Exercise instructions
Only the lines from the one containing "on the origin." through the one containing "import numpy as np" are to be copied, exactly and with both ends kept.
▬▬▬▬▬▬▬▬▬▬
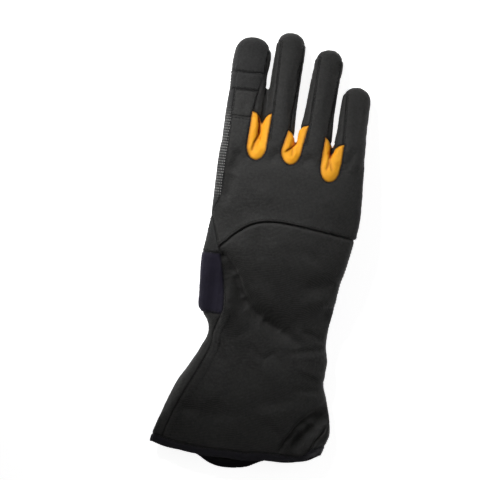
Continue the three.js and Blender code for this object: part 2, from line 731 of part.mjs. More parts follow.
// The thumb's own territory lies under the palm, past the seam where it leaves it.
const thumbTop = thumbDepth + thumbClearance / 2;
const thumbSeamY = thumbY(0.43);
const thumbRoom = thumbSolid(2 * seamGap);
const pastThumbSeam = [
  [thumbSeamY, thumbTop],
  [farAway, thumbTop],
  [farAway, -farAway],
  [thumbSeamY - thumbSeamSlant, -farAway],
  [thumbSeamY - thumbSeamSlant, 0],
];
const thumbZone = (grow) => thumbRoom.intersect(sidewaysCutter(pastThumbSeam, grow));
const thumbLine = thumbShaft.map(({ along, x, drop }) => [
  thumbY(along),
  thumbZ(xOf(x), thumbY(along), drop),
]);
const thumbEnd = [farAway, thumbOnFloor];
const thumbUnder = (grow) =>
  sidewaysCutter([...thumbLine, thumbEnd, [farAway, -farAway], [thumbLine[0][0], -farAway]], grow);
const bodyShell = minus(wholeShell, thumbZone(seamGap));

// Territories of the pieces, each also in a form grown by the seam's gap
const gussetCutters = gussets.map((g) => {
  const top = gussetOutline(g, gussetWidth, gussetLength);
  const level = { ...g, foot: 0.5, lean: 0, open: 0, leftRise: 0.35, rightRise: 0.35 };
  const under = gussetOutline(level, palmGussetWidth, palmGussetLength);
  const name = `gusset_${g.between.join("_")}`;
  return { name, exact: around(top, under), grown: around(top, under, seamGap) };
});
const grownGussets = gussetCutters.map((g) => g.grown);

const backHand = [
  ...wrapLine,
  [fingerX(fingers.index, 0) + (indexWrapSeam * indexWidth) / 2, palmLength],
  [farAway, palmLength],
  [farAway, -farAway],
  [cuffPoint(cuffSeam[cuffSeam.length - 1])[0], -farAway],
];
const between = (left, right) => [
  strip(fingers.middle, sideSeams.other, left, right),
  strip(fingers.ring, sideSeams.other, left, right),
  strip(fingers.little, sideSeams.other, left, clearOfSide),
];
const backStrips = [
  strip(fingers.index, sideSeams.index, indexWrapSeam, "backRight"),
  ...between("backLeft", "backRight"),
];
const palmStrips = [
  strip(fingers.index, sideSeams.index, -clearOfSide, "palmRight"),
  ...between("palmLeft", "palmRight"),
];
const backZone = (grow) => joined([above(backHand, grow), ...backStrips.map((s) => above(s, grow))]);
const palmStripZone = (grow) => joined(palmStrips.map((s) => below(s, grow)));

const sidePieces = [
  { name: "side_strip_index", finger: "index", side: 1 },
  { name: "side_strip_middle_inner", finger: "middle", side: -1 },
  { name: "side_strip_middle_outer", finger: "middle", side: 1 },
  { name: "side_strip_ring_inner", finger: "ring", side: -1 },
  { name: "side_strip_ring_outer", finger: "ring", side: 1 },
  { name: "side_strip_little", finger: "little", side: -1 },
];

// Cutting the shell into its pieces
const pieces = new Map();
for (const g of gussetCutters) pieces.set(g.name, bodyShell.intersect(g.exact));

const downFrom = (points) => [...points, [farAway, -farAway], [-farAway, -farAway]];
const allBelow = (points, grow) => cutter(downFrom(points), grow);
const back = minus(bodyShell.intersect(backZone(0)), ...grownGussets);
pieces.set("cuff_back", back.intersect(allBelow(archLine, 0)));

// The index finger's cap and band go right round its outer side, as far as its side strip.
const indexEnd = crotchY(fingers.index) + indexLength;
const indexArea = (lowY) => {
  const rightEdge = (fingerX(fingers.index, 1) + fingerX(fingers.middle, 1)) / 2;
  return [
    [-farAway, lowY],
    [rightEdge, lowY],
    [rightEdge, farAway],
    [-farAway, farAway],
  ];
};
const capZone = (grow) => around(indexArea(indexEnd - capLength), indexArea(indexEnd - palmCapLength), grow);
const bandZone = (grow) => above(indexArea(indexEnd - capLength - bandLength), grow);
const indexTop = strip(fingers.index, sideSeams.index, -clearOfSide, "backRight");
const indexAround = around(indexTop, palmStrips[0]);
pieces.set("index_cap", bodyShell.intersect(capZone(0)).intersect(indexAround));
pieces.set("index_band", minus(bodyShell.intersect(bandZone(0)).intersect(above(indexTop)), capZone(seamGap)));
pieces.set("back_panel", minus(back, allBelow(archLine, seamGap), bandZone(seamGap)));

const backGrown = backZone(seamGap);
const palmStripsGrown = palmStripZone(seamGap);
const sideZones = [];
for (const { name, finger, side } of sidePieces) {
  const outline = sideZone(fingers[finger], side);
  const zone = cutter(outline);
  pieces.set(name, minus(bodyShell.intersect(zone), backGrown, palmStripsGrown, ...grownGussets));
  sideZones.push(minus(cutter(outline, seamGap), palmStripZone(0)));
}

const palmSide = minus(bodyShell, backGrown, ...grownGussets, ...sideZones);
const thumb = wholeShell.intersect(thumbZone(0));
pieces.set("thumb_pad", thumb.intersect(thumbUnder(0)));
pieces.set("thumb_back", minus(thumb, thumbUnder(seamGap)));

const heelTopLine = [
  [xOf(-1), heelCorner.at * palmLength - heelPoint],
  handPoint(heelCorner),
  [xOf(-0.3), heelCorner.at * palmLength],
  [xOf(1), heelCorner.at * palmLength],
];
const heelZone = (grow) => around(downFrom(heelTopLine), downFrom(heelLine), grow);
const elasticEdge = [
  [-farAway, elasticTop],
  [xOf(-0.3), elasticTop],
  [xOf(0.5), elasticTop + elasticSlope * heelBandWidth],
  [farAway, elasticTop + elasticSlope * heelBandWidth],
];
const cuffEdge = [
  [-farAway, elasticBottom],
  [farAway, elasticBottom],
];
const sidePanelZone = (grow) => {
  const line = thumbSideSeam.map(handPoint);
  const [first, last] = [line[0], line[line.length - 1]];
  const under = [...line, [last[0], -farAway], [-farAway, -farAway], [-farAway, first[1]]];
  return around(indexArea(0), under, grow);
};
const palmAboveHeel = minus(palmSide, heelZone(seamGap), capZone(seamGap), bandZone(seamGap));
pieces.set("thumb_side_panel", palmAboveHeel.intersect(sidePanelZone(0)));
pieces.set("palm_panel", minus(palmAboveHeel, sidePanelZone(seamGap)));
pieces.set("heel_band", minus(palmSide.intersect(heelZone(0)), allBelow(elasticEdge, seamGap)));
pieces.set("elastic_panel", minus(palmSide.intersect(allBelow(elasticEdge, 0)), allBelow(cuffEdge, seamGap)));
pieces.set("cuff_palm", palmSide.intersect(allBelow(cuffEdge, 0)));
pieces.set("hem_binding", binding);

const patchSkin = minus(skin(seamGap + patchThickness), skin(seamGap));
const patch = patchSkin.intersect(below(palmPatch.map(handPoint)));
pieces.set("palm_patch", minus(patch, thumbSolid(seamGap), ...grownGussets));

// Colours and finishes
const cloth = (color, roughness) => new THREE.MeshStandardMaterial({ color, roughness, metalness: 0 });
const softshell = cloth(0x2c2b2a, 0.85);
const suede = cloth(0x262626, 0.92);
const stretch = cloth(0xff9524, 0.6);
const elastic = cloth(0x1b1826, 0.8);
const braid = cloth(0x17161c, 0.55);
const finishes = {
  palm_panel: suede,
  palm_patch: suede,
  index_cap: suede,
  index_band: suede,
  thumb_pad: suede,
  thumb_side_panel: suede,
  heel_band: suede,
  elastic_panel: elastic,
  hem_binding: braid,
};

// The glove stands with the middle of its base on the origin.
const glove = new THREE.Group();
glove.name = "gardening_glove";
for (const [name, solid] of pieces) {
  const mesh = largest(solid).simplify(sliver).getMesh();
  const geometry = new THREE.BufferGeometry();
  geometry.setAttribute("position", new THREE.BufferAttribute(mesh.vertProperties, 3));
  geometry.setIndex(new THREE.BufferAttribute(mesh.triVerts, 1));
  const finish = name.startsWith("gusset") ? stretch : (finishes[name] ?? softshell);
  const piece = new THREE.Mesh(geometry, finish);
  piece.name = name;
  glove.add(piece);
}
const extent = new THREE.Box3().setFromObject(glove);
const middle = extent.getCenter(new THREE.Vector3());
for (const piece of glove.children) {
  piece.geometry.translate(-middle.x, -middle.y, -extent.min.z);
}

export default glove;
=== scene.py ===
# %% [markdown]
# # A gardening glove with a gauntlet cuff
# The glove lies palm down with its thumb folded under the palm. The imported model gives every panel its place.
# This lesson builds the same panels again as cloth: one smooth skin is made, it is cut along the sewing lines,
# and each panel then gets its seams, stitches, folds and fabric. Sizes are in millimetres, in the pattern's own
# frame, until the last moment: x runs across the hand, and y from the wrist towards the fingertips.

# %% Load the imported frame
import math

import bpy
import numpy as np
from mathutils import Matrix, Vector, kdtree


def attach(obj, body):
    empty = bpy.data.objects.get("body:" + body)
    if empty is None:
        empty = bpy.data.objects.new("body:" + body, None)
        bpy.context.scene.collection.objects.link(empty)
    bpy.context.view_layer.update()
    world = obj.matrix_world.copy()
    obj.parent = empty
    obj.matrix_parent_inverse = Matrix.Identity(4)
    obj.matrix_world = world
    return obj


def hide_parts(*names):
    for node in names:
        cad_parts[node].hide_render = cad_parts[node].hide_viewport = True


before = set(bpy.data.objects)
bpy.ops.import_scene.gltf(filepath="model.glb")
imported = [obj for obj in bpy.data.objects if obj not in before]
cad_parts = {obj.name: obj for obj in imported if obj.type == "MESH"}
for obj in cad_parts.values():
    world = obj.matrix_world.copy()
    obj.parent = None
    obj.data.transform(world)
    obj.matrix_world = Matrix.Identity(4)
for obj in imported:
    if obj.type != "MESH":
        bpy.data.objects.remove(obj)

bpy.context.view_layer.update()

# %% [markdown]
# ## The sizes of the glove
# A glove is drafted from a few measures: the length of the palm and of each finger, the width across the
# knuckles and at the hem. Everything else is a share of those, kept in short tables with one row per section.
# A smooth curve runs through each column, so a table of ten rows is enough for a shape without corners.

# %% Sizes and the curve through a table
PALM, CUFF = 150.0, 93.0
HAND, WRIST, HEM = 113.0, 89.5, 133.0
PALM_DEPTH, WRIST_DEPTH, HEM_DEPTH, FINGER_DEPTH = 24.0, 23.0, 23.0, 19.0
THUMB_LENGTH, THUMB_WIDTH, THUMB_DEPTH = 75.0, 28.0, 13.0
CLOTH = 1.5
TO_ROW = np.array([7.27, -65.45, 0.0])


def smoothstep(low, high, v):
    t = np.clip((v - low) / (high - low), 0, 1)
    return t * t * (3 - 2 * t)


def curve(rows, column, at):
    """The value of one column at a place, on a smooth curve; a row's first number is its place."""
    keys, values = np.array([r[0] for r in rows], float), np.array([r[column] for r in rows], float)
    at, last = np.clip(at, keys[0], keys[-1]), len(keys) - 1
    slopes = [(values[min(last, j + 1)] - values[max(0, j - 1)]) / (keys[min(last, j + 1)] - keys[max(0, j - 1)])
              for j in range(last + 1)]
    slopes = np.array(slopes)
    i = np.clip(np.searchsorted(keys, at) - 1, 0, last - 1)
    span = keys[i + 1] - keys[i]
    t = (at - keys[i]) / span
    bend = t * (1 - t) * span * ((1 - t) * slopes[i] - t * slopes[i + 1])
    return values[i] + (values[i + 1] - values[i]) * t * t * (3 - 2 * t) + bend


# %% [markdown]
# ## How the glove rests
# The middle surface between back and palm isn't level. It is low at the hem, rises over the folded thumb, and
# droops again towards the fingertips. Every section hangs on this surface, so that the whole glove lies down in
# one go and no piece has to be bent later.

# %% Fingers and the middle surface
# name, length, width, width at the tip, x at the root, x at the tip, y of the crotch
FINGERS = {
    "index": (76.3, 28.4, 28.6, -35.54, -34.40, 150.0),
    "middle": (83.5, 25.0, 22.6, -7.89, -5.97, 150.0),
    "ring": (75.0, 26.0, 22.0, 20.36, 24.42, 149.25),
    "little": (49.4, 25.0, 22.4, 47.86, 48.53, 148.5),
}
PALM_REST, WRIST_REST, HEM_REST, FINGER_REST, THUMB_REST = 27.4, 13.5, 11.5, 9.0, 6.0


def rest_height(x, y):
    cuff = HEM_REST + (WRIST_REST - HEM_REST) * smoothstep(-0.5 * CUFF, 0, y)
    palm = cuff + (PALM_REST - cuff) * smoothstep(-0.1 * PALM, 0.5 * PALM, y)
    start = 0.8 * PALM
    flat = [(tip_x, crotch + 0.84 * length) for length, _, _, _, tip_x, crotch in FINGERS.values()]
    droop = np.clip((y - start) / (curve(flat, 1, x) - start), 0, 1)
    return palm + (FINGER_REST - palm) * droop * droop * (1.9 - 0.9 * droop)


def hem_lift(x, y):
    """How the hem strays from a straight line: both corners rise, and it bows out a little between them."""
    right, left = smoothstep(0.2 * HEM, 0.46 * HEM, x), smoothstep(0.36 * HEM, 0.59 * HEM, -x)
    rise = 11 * right * right + 4 * left * left - 2.3 * np.exp(-((x + 0.16 * HEM) / (0.22 * HEM)) ** 2)
    return rise * smoothstep(0.6 * CUFF, CUFF, -y)


def hem_drop(x, y):
    """How far the palm's side of the hem hangs out below the back's."""
    return 7.4 * np.exp(-((x + 0.11 * HEM) / (0.165 * HEM)) ** 4) * smoothstep(0.6 * CUFF, CUFF, -y)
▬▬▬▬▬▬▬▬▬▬
The output
// The glove stands with the middle of its base on the origin.
const glove = new THREE.Group();
glove.name = "gardening_glove";
for (const [name, solid] of pieces) {
  const mesh = largest(solid).simplify(sliver).getMesh();
  const geometry = new THREE.BufferGeometry();
  geometry.setAttribute("position", new THREE.BufferAttribute(mesh.vertProperties, 3));
  geometry.setIndex(new THREE.BufferAttribute(mesh.triVerts, 1));
  const finish = name.startsWith("gusset") ? stretch : (finishes[name] ?? softshell);
  const piece = new THREE.Mesh(geometry, finish);
  piece.name = name;
  glove.add(piece);
}
const extent = new THREE.Box3().setFromObject(glove);
const middle = extent.getCenter(new THREE.Vector3());
for (const piece of glove.children) {
  piece.geometry.translate(-middle.x, -middle.y, -extent.min.z);
}

export default glove;
=== scene.py ===
# %% [markdown]
# # A gardening glove with a gauntlet cuff
# The glove lies palm down with its thumb folded under the palm. The imported model gives every panel its place.
# This lesson builds the same panels again as cloth: one smooth skin is made, it is cut along the sewing lines,
# and each panel then gets its seams, stitches, folds and fabric. Sizes are in millimetres, in the pattern's own
# frame, until the last moment: x runs across the hand, and y from the wrist towards the fingertips.

# %% Load the imported frame
import math

import bpy
import numpy as np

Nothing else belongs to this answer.